Because I I was very comfortable where I was. I've always said home is where the mortgage is. You know, you just go home. Home is a place where you're allowed to be boring, basically, and sit in your bum and smoke your cigars and play your banjo.
Presenter asks
27:25Do you pinch yourself and think, "My God, I've come a long way"?
Indeed. Yeah, yeah. You know, I stand on my deck looking down San Fernando Valley. Or when we arrive in Scotland and we drive up the driveway of my place. It's a big long driveway with those stone mushrooms, you know, looking up. And then this big house at the end with turrets and flags and all and rolling like a lock in the garden.
“I think possibly I would like to leave my own records behind. I have this total aversion to my own stuff. ... I just can't play them. I find it absolutely impossible. ... I can't stand it, they embarrass me.”
“I think up until about two years ago I couldn't, but now I I rather enjoy solitude.”
“I didn't start playing until I was about twenty one or twenty two. It was very late, you know.”

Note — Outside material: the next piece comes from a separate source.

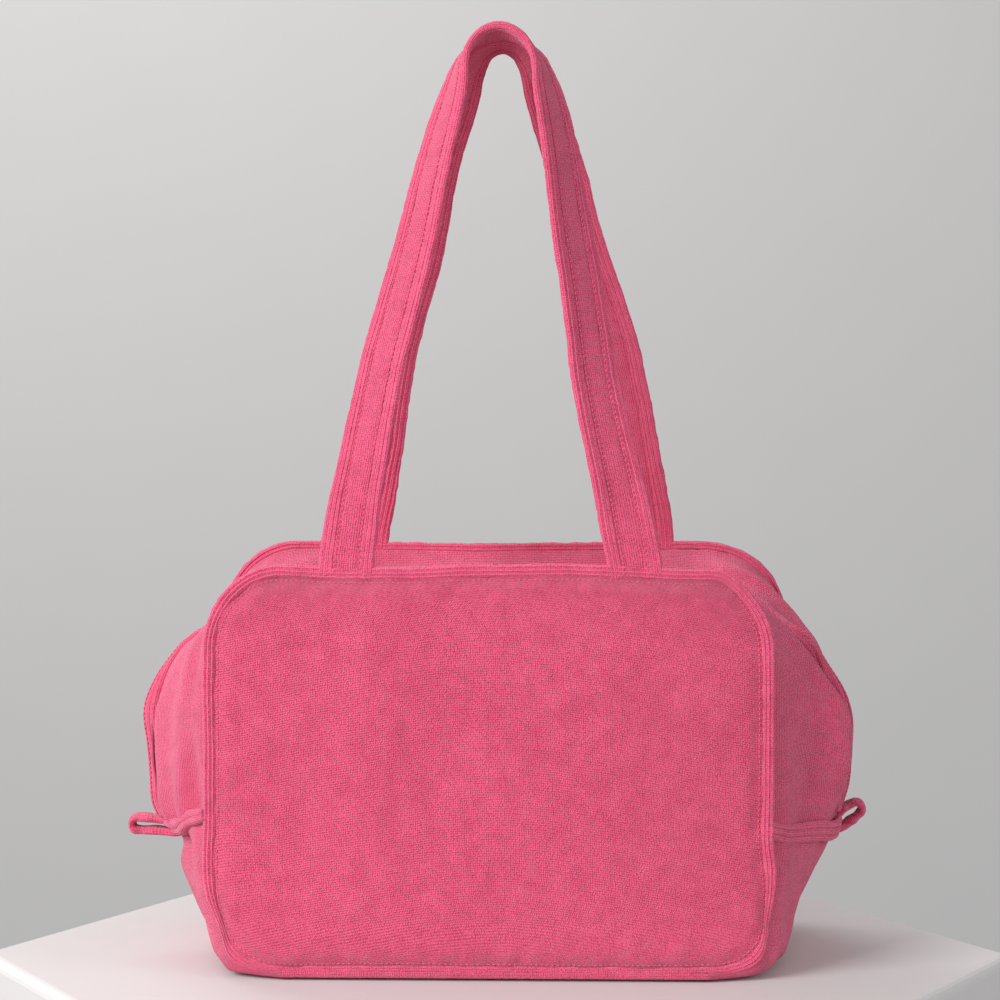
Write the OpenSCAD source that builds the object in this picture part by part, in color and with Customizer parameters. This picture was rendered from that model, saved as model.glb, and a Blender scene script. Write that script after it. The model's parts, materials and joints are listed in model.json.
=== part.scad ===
// Soft shoulder bag in terry cloth, with a zip over the top and two long handles.
// X runs along the bag, Y from the front panel to the back panel, Z up. Millimetres.
// The origin is on the ground, under the middle of the bag.

/* [Panels] */
// Width of the front and back panels, between the middles of their piped edges
panel_w = 336; // [300:2:400]
// Height of a panel, along its own slope
panel_h = 228; // [200:2:280]
// Corner radius of a panel
panel_r = 45; // [35:1:60]
// Depth of the bag at the panels' lowest seams
base_depth = 158; // [136:2:190]
// Depth of the bag at the panels' highest seams
top_depth = 132; // [120:2:136]
// Height of the panels' lowest seams above the ground
base_rise = 8; // [7:0.5:12]

/* [Gusset] */
// How far the sides bulge past the panels
side_bulge = 46; // [36:1:56]
// How far the sides stand past the panels at the ground
foot_bulge = 10; // [6:1:16]
// How far the zip lies under the panels' highest seams
zip_drop = 41; // [34:1:46]
// Radius of the bend where the zip turns down the sides
shoulder_r = 60; // [50:1:70]
// Height of the widest part of the sides
belly_z = 113; // [100:1:130]
// Height of the cross seams where they meet the panels, above the panels' lowest seams
cross_seam_h = 80; // [66:1:90]
// Height of the cross seams in the middle of the sides
cross_seam_z = 72; // [60:1:84]
// Extra roundness of the sides, as a share of their width
side_round = 0.4; // [0.2:0.05:0.6]

/* [Cloth] */
// Thickness of the terry with its interlining
cloth_t = 3; // [2.5:0.1:3.4]
// Thickness of the lining
lining_t = 1; // [0.6:0.1:1.4]
// Space between two layers of cloth
layer_gap = 0.3; // [0.2:0.05:0.5]
// Radius of the piped seams
piping_r = 3.3; // [2.8:0.1:3.6]
// Radius of the cross seams
cross_seam_r = 3; // [2.5:0.1:3.4]
// Thickness of the stiffener in the base
board_t = 2.5; // [1.5:0.1:4]

/* [Mouth] */
// How far the ends of the two top strips that open stand in from the panels' corners
mouth_end = 5; // [4:0.5:20]
// Width of the open channel that the zip slider runs in
zip_channel = 13; // [12:0.2:16]
// Width of the folded hem on each side of the channel
hem_w = 6; // [5:0.5:7]
// Thickness of the zip tape
tape_t = 0.8; // [0.6:0.1:1]
// Width of each row of the zip's coil
coil_w = 2.4; // [2:0.1:2.8]
// Height of the zip's coil
coil_h = 2; // [1.6:0.1:2.2]
// Space between the two rows of coil
coil_gap = 1.2; // [1:0.1:1.6]
// Running clearance of the zip slider
slide_gap = 0.3; // [0.2:0.05:0.4]
// Length of the zip slider
slider_l = 14; // [12:0.5:16]
// How far the closed slider stops short of the zip's turn down the side
slider_stop = 1; // [1:0.5:8]
// Length of the zip pull
pull_l = 24; // [18:1:26]

/* [Handles] */
// Distance between the middles of a handle's two feet
foot_gap = 169; // [150:1:184]
// Height of a handle's top above its hinge line
handle_rise = 305; // [260:5:330]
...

“I don't set out to be a hell raiser, but things I think are normal seem to raise a bit of hell with the beige crowd, you know.”
“Humiliation is forever. It takes you so long to get over it. It takes your whole life.”
“I call a spade a spade when I'm on stage and I and if I talk about sex, I'm talking about sex and bits of the body that are funny. … I embarrass dirty people.”
“I'm never, never lonely. I'm never lonely. … I love being alone. I like it.”